Comecei então a investigar, a perguntar aos nativos o porquê desses animais estarem sozinhos, perdidos. Aliás, os pobrezinhos corriam de um lado a outro, tontos de tanto procurar um não sei quê de dono, qualquer rosto conhecido. Como resposta, descobri que muitos turistas presenteiam sua prole com filhotes caninos. Só que esses fofuchos crescem e se tornam um incômodo para famílias sem noção de posse responsável. E porque já são grandes, ocupam mais espaço e fazem mais bagunça do que se esperava. No verão seguinte, são deixados soltos, vagando pelas praias. Não é assim com tartaruguinhas compradas para compor aquários? Um dia crescem e já não cabem mais nos pequenos caprichos de vidro.  

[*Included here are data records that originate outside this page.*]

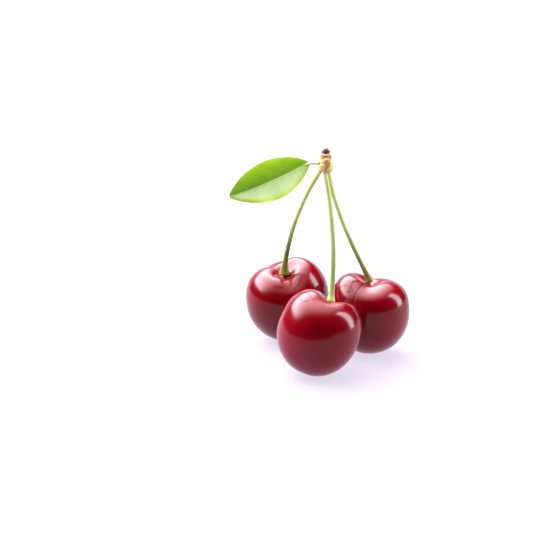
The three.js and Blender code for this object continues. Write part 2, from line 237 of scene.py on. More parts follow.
def turned_to(points, axis):
    """Points leaned over so that what pointed up points along axis."""
    lean = Vector(UP).rotation_difference(Vector(axis)).to_matrix()
    return points @ np.array(lean).T


def lofted(name, points, marks):
    """A closed mesh over rows of points, each row a ring, with a fan over each end. marks holds named values
    or vectors for the material, one for each point."""
    rows, columns = points.shape[:2]
    near, far = rows * columns, rows * columns + 1
    faces = []
    for row in range(rows - 1):
        for column in range(columns):
            after = (column + 1) % columns
            here, above = row * columns, (row + 1) * columns
            faces.append((here + column, here + after, above + after, above + column))
    for column in range(columns):
        after = (column + 1) % columns
        last = (rows - 1) * columns
        faces.append((near, after, column))
        faces.append((far, last + column, last + after))

    def with_ends(values):
        flat = values.reshape(rows * columns, -1)
        return np.vstack([flat, values[0].mean(axis=0), values[-1].mean(axis=0)])

    mesh = bpy.data.meshes.new(name)
    mesh.from_pydata((with_ends(points) * MM).tolist(), [], faces)
    for mark, values in marks.items():
        is_vector = values.ndim == 3
        attribute = mesh.attributes.new(mark, "FLOAT_VECTOR" if is_vector else "FLOAT", "POINT")
        attribute.data.foreach_set("vector" if is_vector else "value", with_ends(values).ravel())
    skin = bmesh.new()
    skin.from_mesh(mesh)
    bmesh.ops.recalc_face_normals(skin, faces=skin.faces)
    skin.to_mesh(mesh)
    skin.free()
    mesh.shade_smooth()
    piece = bpy.data.objects.new(name, mesh)
    bpy.context.scene.collection.objects.link(piece)
    return piece


def settle(piece, node, material):
    """Gives the piece its material, hangs it under the root body and hides the frame node that it stands for.
    """
    piece.data.materials.append(material)
    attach(piece, "root")
    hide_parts(node)


def middle_of(node):
    """The middle of a frame node's box."""
    low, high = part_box(node)
    return np.array((low + high) / 2) / MM


# ---------------------------------------------------------------- colour and material helpers


def linear(colour):
    """An sRGB hex colour as the linear values that the shaders take."""
    shares = [int(colour[i : i + 2], 16) / 255 for i in (0, 2, 4)]
    return [s / 12.92 if s <= 0.04045 else ((s + 0.055) / 1.055) ** 2.4 for s in shares] + [1.0]


def per(size):
    """The scale of a pattern whose cells are this many millimetres across."""
    return 1 / (size * MM)


def add(tree, kind, inputs=None, stops=None, **settings):
    """Adds a node with its settings, its inputs as values or links, and a colour ramp's stops."""
    node = tree.nodes.new(kind)
    for name, value in settings.items():
        setattr(node, name, value)
    for name, value in (inputs or {}).items():
        if isinstance(value, bpy.types.NodeSocket):
            tree.links.new(value, node.inputs[name])
        else:
            node.inputs[name].default_value = value
    for i, (place, colour) in enumerate(stops or []):
        ramp = node.color_ramp.elements
        stop = ramp[i] if i < 2 else ramp.new(place)
        stop.position = place
        stop.color = linear(colour)
    return node


# Sockets of the Mix node when it mixes colours.
SHARE, FROM, TO, MIXED = 0, 6, 7, 2


def new_material(name):
    """An empty material and its node tree."""
    material = bpy.data.materials.new(name)
    material.use_nodes = True
    material.node_tree.nodes.clear()
    return material, material.node_tree


def finish_with(tree, shader):
    add(tree, "ShaderNodeOutputMaterial", {"Surface": shader.outputs[0]})


def ripe_cherry_skin():
    """Sweet cherry skin, grown and ripe: a thin clear cuticle over flesh that is nearly black-red. The
    cuticle gives hard window lights, and the flesh under it glows red only where light enters steeply."""
    material, tree = new_material("ripe_cherry_skin")
    place = add(tree, "ShaderNodeTexCoord").outputs["Object"]
    cavity = add(tree, "ShaderNodeAttribute", attribute_name="cavity").outputs["Fac"]
    crease = add(tree, "ShaderNodeAttribute", attribute_name="crease").outputs["Fac"]
    tip = add(tree, "ShaderNodeAttribute", attribute_name="tip").outputs["Fac"]
    floor_glow = add(tree, "ShaderNodeAttribute", attribute_name="floor_glow").outputs["Fac"]
    # Flesh ripens in clouds about 6 mm across, hardly different in so ripe a fruit.
    clouds = add(
        tree, "ShaderNodeTexNoise", {"Vector": place, "Scale": per(6), "Detail": 3.0, "Roughness": 0.55},
    )
    flesh = add(
        tree, "ShaderNodeValToRGB", {"Fac": clouds.outputs[0]},
        stops=[(0.3, "60000a"), (0.7, "6c010c")],
    )
    # Painted floor light: the half towards the tip is painted pinker and bluer, as the light that the bright
    # floor throws up onto the lower half.
    floor_lit_flesh = add(
        tree, "ShaderNodeMix",
        {SHARE: floor_glow, FROM: flesh.outputs[0], TO: linear("7c002a")},
        data_type="RGBA",
    )
    # Breathing pores: pale dots 0.25 mm across, about 1.3 mm apart.
    pores = add(tree, "ShaderNodeTexVoronoi", {"Vector": place, "Scale": per(1.3), "Randomness": 0.9})
    dots = add(
        tree, "ShaderNodeMapRange",
        {
            "Value": pores.outputs["Distance"], "From Min": 0.06, "From Max": 0.14, "To Min": 0.12,
            "To Max": 0.0,
        },
    )
    dotted = add(
        tree, "ShaderNodeMix",
        {SHARE: dots.outputs[0], FROM: floor_lit_flesh.outputs[MIXED], TO: linear("a02030")},
        data_type="RGBA",
    )
    # Skin is thinner and redder down in the cavity.
    hollow = add(
        tree, "ShaderNodeMapRange", {"Value": cavity, "From Min": 0.4, "From Max": 1.0, "To Max": 0.4},
    )
    reddened = add(
        tree, "ShaderNodeMix",
        {SHARE: hollow.outputs[0], FROM: dotted.outputs[MIXED], TO: linear("8a1218")},
        data_type="RGBA",
    )
    # Painted shade: the crease is painted nearly black-red along its groove.
    crease_shaded = add(
        tree, "ShaderNodeMix",
        {SHARE: crease, FROM: reddened.outputs[MIXED], TO: linear("3a0208")},
        data_type="RGBA",
    )
    scarred = add(
        tree, "ShaderNodeMix",
        {SHARE: tip, FROM: crease_shaded.outputs[MIXED], TO: linear("9a6a48")},
        data_type="RGBA",
    )
    # Wax lies in patches about 3 mm across, a little duller than the bare cuticle.
    wax = add(tree, "ShaderNodeTexNoise", {"Vector": place, "Scale": per(3), "Detail": 4.0})
    gloss = add(tree, "ShaderNodeMapRange", {"Value": wax.outputs[0], "To Min": 0.15, "To Max": 0.21})
    # The cells under the cuticle ripple it. They are drawn 0.7 mm across, coarser than they are, so that
    # they show.
    cells = add(tree, "ShaderNodeTexNoise", {"Vector": place, "Scale": per(0.7), "Detail": 2.0})
    relief = add(
        tree, "ShaderNodeBump", {"Height": cells.outputs[0], "Strength": 0.35, "Distance": 0.02 * MM},
    )
    shader = add(
        tree, "ShaderNodeBsdfPrincipled",
        {
            "Base Color": scarred.outputs[MIXED],
            "Roughness": gloss.outputs[0],
            "Normal": relief.outputs[0],
            "IOR": 1.32,
            "Subsurface Weight": 0.1,
            "Subsurface Radius": (1.0, 0.12, 0.1),
            "Subsurface Scale": 2 * MM,
            "Coat Weight": 0.14,
            "Coat Roughness": 0.05,
            "Coat IOR": 1.4,
        },
    )
    finish_with(tree, shader)
    return material


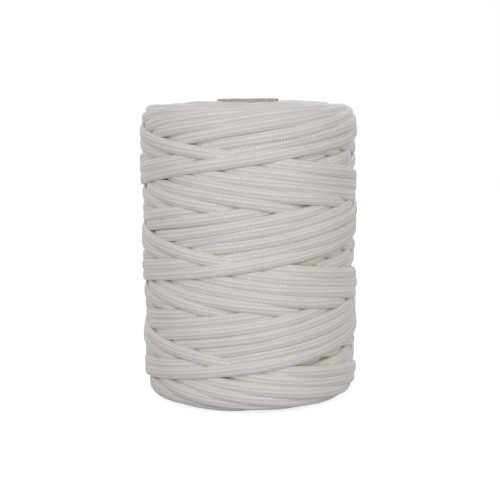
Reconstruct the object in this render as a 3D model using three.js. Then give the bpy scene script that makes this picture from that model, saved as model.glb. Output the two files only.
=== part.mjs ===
// A reel of braided cord: a paper tube, open right through, with a cross-wound package of cord
// on it and no flanges. Millimetres, +Z up, standing on the tube's lower end at z = 0.
import * as THREE from 'three';

// Driving dimensions, in millimetres.
const tubeOutside = 19;
const tubeWall = 1.5;
const tubeLength = 91;
const packageDiameter = 67;
const packageHeight = 90;
const cordDiameter = 3;
const standClearance = 0.4; // the tube stands this far proud below the package
const tubeClearance = 0.3; // between the tube and the inner layers
const endClearance = 0.3; // between the tucked ends of the cord and the inner layers
const layerClearance = 0.65; // between rising and falling turns, where they cross
const backClearance = 0.4; // between the rising turns and the layers under them
const flatEndWidth = 9; // flat part of the inner layers' end face, out from the tube
const shoulderHeight = 3; // how far the inner layers round off at each end
const edgeDrop = 1.4; // how much lower the outer turns stop than the end face

// Counts of the winding.
const traverses = 4; // times that the outer layer goes up and down again
const turnsPerTraverse = 5.75; // turns in one way up and one way down
const turnRounding = 0.1; // turns over which the cord rounds off as it turns back
const changeover = 0.1; // turns over which it climbs between the two levels
const startLead = 0.0625; // turns before the lower edge where the first end comes up
const endLead = 0.2; // turns before the lower edge where the last end goes down
const startAngle = 147; // degrees round from +X where the rising turns leave the lower edge

// Fineness of the faceted solids.
const tubeSides = 48;
const shoulderSteps = 6;
const stepsPerTurn = 24;
const cordSides = 6;

const cordRadius = cordDiameter / 2;
const packageBottom = standClearance;
const packageTop = packageBottom + packageHeight;

// The outer layer has two levels: turns that rise, and turns that fall over them.
const fallingRadius = packageDiameter / 2 - cordRadius;
const risingRadius = fallingRadius - cordDiameter - layerClearance;
const innerRadius = risingRadius - cordRadius - backClearance;

const winding = windingRoute();

const tubeMaterial = new THREE.MeshStandardMaterial({ color: 0x9c8a72, roughness: 0.9, metalness: 0 });
const innerMaterial = new THREE.MeshStandardMaterial({ color: 0xbdb9af, roughness: 0.8, metalness: 0 });
const cordMaterial = new THREE.MeshStandardMaterial({ color: 0xd2cfc8, roughness: 0.7, metalness: 0 });

const group = new THREE.Group();
group.add(part('core_tube', tubeGeometry(), tubeMaterial));
group.add(part('inner_winding', innerGeometry(), innerMaterial));
group.add(part('outer_winding', cordGeometry(winding), cordMaterial));

const length = routeLength(winding);
console.log(`outer layer: ${(length / 1000).toFixed(2)} m of cord`);
console.log(`least gap of the cord to itself: ${leastGap(winding).toFixed(2)} mm`);

export default group;

function part(name, geometry, material) {
  const mesh = new THREE.Mesh(geometry, material);
  mesh.name = name;
  return mesh;
}

// A closed profile of [radius, height] points, turned about the Z axis.
function turned(profile) {
  const points = profile.map(([radius, height]) => new THREE.Vector2(radius, height));
  const geometry = new THREE.LatheGeometry(points, tubeSides);
  geometry.rotateX(Math.PI / 2);
  return geometry;
}

function tubeGeometry() {
  const outer = tubeOutside / 2;
  const inner = outer - tubeWall;
  return turned([
    [inner, 0],
    [outer, 0],
    [outer, tubeLength],
    [inner, tubeLength],
    [inner, 0],
  ]);
}

// The inner layers: a thick sleeve with flat end faces and elliptical shoulders.
function innerGeometry() {
  const hole = tubeOutside / 2 + tubeClearance;
  const flat = hole + flatEndWidth;
  const profile = [[hole, packageBottom]];
  for (let step = 0; step <= shoulderSteps; step += 1) {
    const angle = (step / shoulderSteps) * (Math.PI / 2);
    const radius = flat + (innerRadius - flat) * Math.sin(angle);
    profile.push([radius, packageBottom + shoulderHeight * (1 - Math.cos(angle))]);
  }
  for (let step = shoulderSteps; step >= 0; step -= 1) {
    const angle = (step / shoulderSteps) * (Math.PI / 2);
    const radius = flat + (innerRadius - flat) * Math.sin(angle);
    profile.push([radius, packageTop - shoulderHeight * (1 - Math.cos(angle))]);
  }
  profile.push([hole, packageTop]);
  profile.push([hole, packageBottom]);
  return turned(profile);
}

// Height and level of the cord after a number of turns. Level 0 is rising, 1 is falling.
function traverseAt(turns) {
  const halfTraverse = turnsPerTraverse / 2;
  const low = packageBottom + edgeDrop + cordRadius;
  const high = packageTop - edgeDrop - cordRadius;
  const lead = (high - low) / (halfTraverse - turnRounding);
  const phase = ((turns % turnsPerTraverse) + turnsPerTraverse) % turnsPerTraverse;
  const fromLow = phase < halfTraverse ? phase : turnsPerTraverse - phase;
  const fromHigh = halfTraverse - fromLow;
  const height = low + lead * (roundedOff(fromLow) - turnRounding / 2);
  const nearest = Math.min(fromLow, fromHigh);
  const dip = fromHigh < turnRounding ? lead * (roundedOff(fromHigh) - fromHigh) : 0;
  const rising = phase < halfTraverse;
  const blend = 0.5 + 0.5 * Math.sin((Math.min(nearest / changeover, 1) * Math.PI) / 2);
  return { height: height - dip, level: rising ? 1 - blend : blend };
}

// The distance in turns from where the cord turns back, with the sharp turn made a parabola.
function roundedOff(distance) {
  if (distance >= turnRounding) {
    return distance;
  }
  return (distance * distance + turnRounding * turnRounding) / (2 * turnRounding);
}

function cylindrical(radius, turns, height) {
  const angle = turns * 2 * Math.PI + THREE.MathUtils.degToRad(startAngle);
  return new THREE.Vector3(radius * Math.cos(angle), radius * Math.sin(angle), height);
}

function radiusAt(turns) {
  return risingRadius + (fallingRadius - risingRadius) * traverseAt(turns).level;
}

// The first end comes up at the height of the lower edge.
function heightAt(turns) {
  return traverseAt(Math.max(turns, 0)).height;
}

// The middle line of the outer layer, from one tucked end to the other.
function windingRoute() {
  const first = -startLead;
  const last = traverses * turnsPerTraverse - endLead;
  const steps = Math.round((last - first) * stepsPerTurn);
  const middle = [];
  for (let step = 0; step <= steps; step += 1) {
    const turns = first + (step / steps) * (last - first);
    middle.push(cylindrical(radiusAt(turns), turns, heightAt(turns)));
  }
  return [...tuckedEnd(first, -1).reverse(), ...middle, ...tuckedEnd(last, 1)];
}

// An end bends inwards in a quarter circle, then runs straight in for one diameter.
function tuckedEnd(turns, direction) {
  const radius = radiusAt(turns);
  const foot = innerRadius + endClearance;
  const bend = radius - foot - cordDiameter;
  const bendTurns = (direction * bend) / (radius * 2 * Math.PI);
  const points = [];
  for (const angle of [Math.PI / 4, Math.PI / 2]) {
    const reached = turns + bendTurns * Math.sin(angle);
    const inwards = bend * (1 - Math.cos(angle));
    points.push(cylindrical(radius - inwards, reached, heightAt(reached)));
  }
  const across = turns + bendTurns;
  points.push(cylindrical(foot, across, heightAt(across)));
  return points;
}

// One closed tube round the route, with a flat cap on each end.
function cordGeometry(route) {
  const vertices = [];
  route.forEach((point, index) => {
    const before = route[Math.max(index - 1, 0)];
    const after = route[Math.min(index + 1, route.length - 1)];
    const along = new THREE.Vector3().subVectors(after, before).normalize();
    const up = new THREE.Vector3(0, 0, 1).addScaledVector(along, -along.z).normalize();
    const across = new THREE.Vector3().crossVectors(along, up);
    for (let side = 0; side < cordSides; side += 1) {
      const angle = (side / cordSides) * 2 * Math.PI;
      const corner = point.clone();
      corner.addScaledVector(up, cordRadius * Math.cos(angle));
      corner.addScaledVector(across, cordRadius * Math.sin(angle));
      vertices.push(corner.x, corner.y, corner.z);
    }
  });
  const geometry = new THREE.BufferGeometry();
  geometry.setAttribute('position', new THREE.Float32BufferAttribute(vertices, 3));
  geometry.setIndex(cordFaces(route.length));
  return geometry;
}

function cordFaces(rings) {
  const faces = [];
  for (let ring = 0; ring < rings - 1; ring += 1) {
    for (let side = 0; side < cordSides; side += 1) {
      const a = ring * cordSides + side;
      const b = ring * cordSides + ((side + 1) % cordSides);
      faces.push(a, b, a + cordSides);
      faces.push(b, b + cordSides, a + cordSides);
    }
  }
  const lastRing = (rings - 1) * cordSides;
  for (let side = 1; side < cordSides - 1; side += 1) {
    faces.push(0, side + 1, side);
    faces.push(lastRing, lastRing + side, lastRing + side + 1);
  }
  return faces;
}

function routeLength(route) {
  let total = 0;
  for (let index = 1; index < route.length; index += 1) {
    total += route[index].distanceTo(route[index - 1]);
  }
  return total;
}

// The least gap between turns, measured on points along the middle line.
function leastGap(route) {
  const samplesPerStep = 4;
  const apart = 4 * cordDiameter; // nearer along the cord than this is the same stretch
  const samples = [];
  let along = 0;
  for (let index = 1; index < route.length; index += 1) {
    for (let sample = 0; sample < samplesPerStep; sample += 1) {
      const share = sample / samplesPerStep;
      const point = new THREE.Vector3().lerpVectors(route[index - 1], route[index], share);
      samples.push({ point, along: along + share * route[index].distanceTo(route[index - 1]) });
    }
    along += route[index].distanceTo(route[index - 1]);
  }
  let least = Infinity;
  for (let one = 0; one < samples.length; one += 1) {
    for (let other = one + 1; other < samples.length; other += 1) {
      if (samples[other].along - samples[one].along > apart) {
        least = Math.min(least, samples[one].point.distanceTo(samples[other].point));
      }
    }
  }
  return least - cordDiameter;
}
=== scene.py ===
import math

import bpy
import numpy as np
from mathutils import Matrix, Vector


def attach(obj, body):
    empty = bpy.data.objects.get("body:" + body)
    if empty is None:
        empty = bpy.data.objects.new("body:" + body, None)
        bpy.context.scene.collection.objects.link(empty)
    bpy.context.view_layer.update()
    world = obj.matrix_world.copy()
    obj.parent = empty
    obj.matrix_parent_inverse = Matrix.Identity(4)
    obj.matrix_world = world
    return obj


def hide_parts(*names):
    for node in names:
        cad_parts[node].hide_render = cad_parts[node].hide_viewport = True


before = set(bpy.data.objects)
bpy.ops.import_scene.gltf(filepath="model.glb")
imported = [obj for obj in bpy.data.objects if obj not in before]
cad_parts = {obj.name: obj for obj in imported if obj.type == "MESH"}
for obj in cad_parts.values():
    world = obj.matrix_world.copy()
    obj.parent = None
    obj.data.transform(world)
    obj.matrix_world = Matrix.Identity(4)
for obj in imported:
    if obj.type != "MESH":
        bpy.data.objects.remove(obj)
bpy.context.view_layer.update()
print("frame loaded:", sorted(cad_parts))

mm = 0.001


# An sRGB hex code as a linear colour, by the sRGB standard's own curve.
def colour(code):
    channels = [int(code[i:i + 2], 16) / 255 for i in (1, 3, 5)]
    linear = [c / 12.92 if c <= 0.04045 else ((c + 0.055) / 1.055) ** 2.4 for c in channels]
    return linear + [1.0]


# Inputs go by place in a tuple, or by name or place in a dictionary, each a socket to link or a
# constant. A Mix of colours has its share at 0 and the colours at 6 and 7, and its result at 2.
def addNode(tree, kind, inputs=(), **settings):
    node = tree.nodes.new(kind)
    for name, value in settings.items():
        setattr(node, name, value)
    for socket, value in inputs.items() if isinstance(inputs, dict) else enumerate(inputs):
        if isinstance(value, bpy.types.NodeSocket):
            tree.links.new(value, node.inputs[socket])
        else:
            node.inputs[socket].default_value = value
    return node.outputs


# The node tree of a new material or world, emptied.
def emptyTree(owner):
    owner.use_nodes = True
    owner.node_tree.nodes.clear()
    return owner.node_tree


def addObject(name, data):
    added = bpy.data.objects.new(name, data)
    bpy.context.collection.objects.link(added)
    return added


# The paper tube, in millimetres.
tube = {
    "outer": 9.5,
    "inner": 8.0,
    "length": 91.0,
    "sides": 144,
    "wallParts": 4,  # lengths that rows of points part the wall into
    "rimRound": 0.22,
    "rimParts": 3,  # steps of each rounded edge
    "rimRoughness": 0.07,  # the saw leaves the rim a little uneven
    "seed": 3,
    "plies": 5,
}

# Spiral-wound recycled kraft paper: a matt, pale brown-grey sheet with fibre flecks, one seam
# that winds round it, and a sawn rim where the plies' edges show as darker rings, painted paler
# as a painted highlight for the light that the cut edge catches.
paper = {
    "sheet": "#d1c9bc",
    "fleck": "#b8ad9e",
    # painted highlight: the rim's paler colour, for the light the cut edge catches
    "rim": "#d6cec0",
    "rimRange": (0.5, 0.9),  # from wall to rim: 0 is an upright face and 1 a level one
    "seam": "#93867a",
    "seamAdvance": 50.0,  # millimetres along the tube for each turn of the strip
    "seamWidth": 0.25,
    "seamDepth": 1.5,  # in the relief, where the fibres are 1
    "plyEdge": 0.2,  # share of a ply
    "lineStrength": 0.7,  # how much the seam and the rings take on the seam's colour
    "fibresPerMetre": 1500.0,
    "fibreDetail": 4.0,
    "cloudsPerMetre": 260.0,
    "cloudDetail": 3.0,
    "fleckRange": (0.8, 1.25),  # from fleck to sheet, in the sum of fibres and clouds
    "relief": 0.05,  # millimetres
    "roughness": 0.88,
}


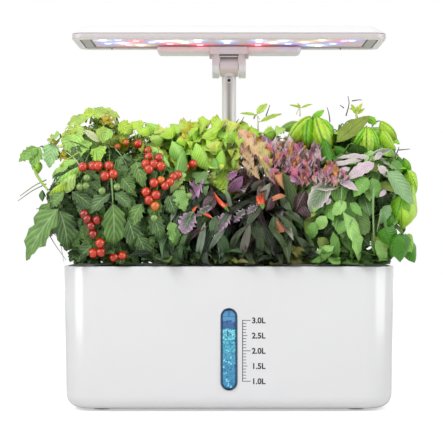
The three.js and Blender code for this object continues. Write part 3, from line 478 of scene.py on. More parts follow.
def makeTank():
    w, d, low, rim = tank["halfWidth"], tank["halfDepth"], tank["bottom"], tank["rim"]
    shell = openBlock("tankShell", (-w, -d, low), (w, d, rim))
    roundEdges(shell, standing, tank["corner"], 12)
    pick(shell, "verts", lambda c, n: c.z < low + 1)
    resize((1 - tank["draft"] / w, 1 - tank["draft"] / d, 1), (0, 0, low))
    roundEdges(shell, rimBelow(low + 1), tank["bottomFillet"], 6)
    roundEdges(shell, rimAbove(rim - 0.1), tank["rimFillet"], 3)
    pick(shell, "faces", lambda c, n: n.z > 0.99 and c.z > rim - 0.1)
    inset(tank["wall"] - tank["rimFillet"])
    extrude(z=tank["ledgeTop"] - rim)
    inset(tank["ledge"])
    extrude(z=tank["ledgeBottom"] - tank["ledgeTop"])
    extrude()
    inner = (w - tank["wall"] - tank["ledge"], d - tank["wall"] - tank["ledge"])
    resize(((inner[0] + tank["ledge"]) / inner[0], (inner[1] + tank["ledge"]) / inner[1], 1), (0, 0, 0))
    extrude(z=tank["floorTop"] + tank["innerFillet"] - tank["ledgeBottom"])
    resize((1 - tank["draft"] / w, 1 - tank["draft"] / d, 1), (0, 0, 0))
    extrude(z=-tank["innerFillet"] * 0.7)
    resize((1 - 2.4 / w, 1 - 2.4 / d, 1), (0, 0, 0))
    extrude(z=-tank["innerFillet"] * 0.3)
    resize((1 - 5.6 / w, 1 - 5.6 / d, 1), (0, 0, 0))
    closeShape()
    carve(shell, capsule("windowSlot", window["halfWidth"], window["halfHeight"], -80, -60))
    for x in (-tank["footX"], tank["footX"]):
        for y in (-tank["footY"], tank["footY"]):
            drill(shell, "z", (x, y, 1.5), tank["footRadius"] + 0.3, 4, 32)
    return dress(shell, "tank", "tankWhite", ("tank_shell",), 30)


window = {"halfWidth": 7.7, "halfHeight": 37.3, "centre": 57, "band": 1.3, "gap": 0.3}


def capsule(name, halfWidth, halfHeight, front, rear, closed=True):
    shape = openBlock(name, (-halfWidth, front, window["centre"] - halfHeight),
                      (halfWidth, rear, window["centre"] + halfHeight))
    roundEdges(shape, alongAxis("y"), halfWidth - 0.02, 14)
    if closed:
        closeShape()
    return shape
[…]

Os maus-tratos especificamente a cachorros não são privilégio no Sul do país. Lembro-me de um feriadão em Búzios que junto a amigos fui a uma praia linda, dessas de cartão-postal, de mar azul, azul. Com céu nublado, vento e sem muito calor, pouca gente se animou em sair de casa. Minha porção generosa de observação detectou ao longe um pequeno cachorro que corria do mar em direção à areia, repetidamente. Aquilo me incomodou. Resolvi assuntar.

Aproximei-me devagar para ganhar tempo, verificar o que de fato ocorria e, se preciso fosse, inventar algo para salvar o animalzinho. Um homem e umas três crianças “brincavam” de levar um poodle para dentro do mar. Quando o soltavam, em meio a um quase afogamento, tremendo de frio, corria para longe do cenário de tortura. Pensei, pensei, pensei. Meu Deus, preciso fazer alguma coisa! Como havia uma mulher fora da água e parecia ser a mãe dessas crianças, concluí que ela poderia ser meu canal de acesso ao cão. Apelei para os sentimentos femininos.

Não deu outra. Bingo! Respirei fundo e com a maior cara de pau inventei um personagem de médica-veterinária. Disse-lhe que o poodle poderia pegar uma pneumonia ou mesmo vir a óbito se a prática continuasse. [Perdoem-me os veterinários, foi o que me ocorreu no momento!] Confessou-me que já havia pedido mas a família não a escutara. Então sugeri que tornasse a falar – eu estaria por perto para qualquer necessidade. E fui andando de volta. De repente, olhei para trás e minha alegria e alívio foram imediatos. Vi a família saindo da praia com o cachorrinho enrolado numa toalha. Pensei: valeu o dia!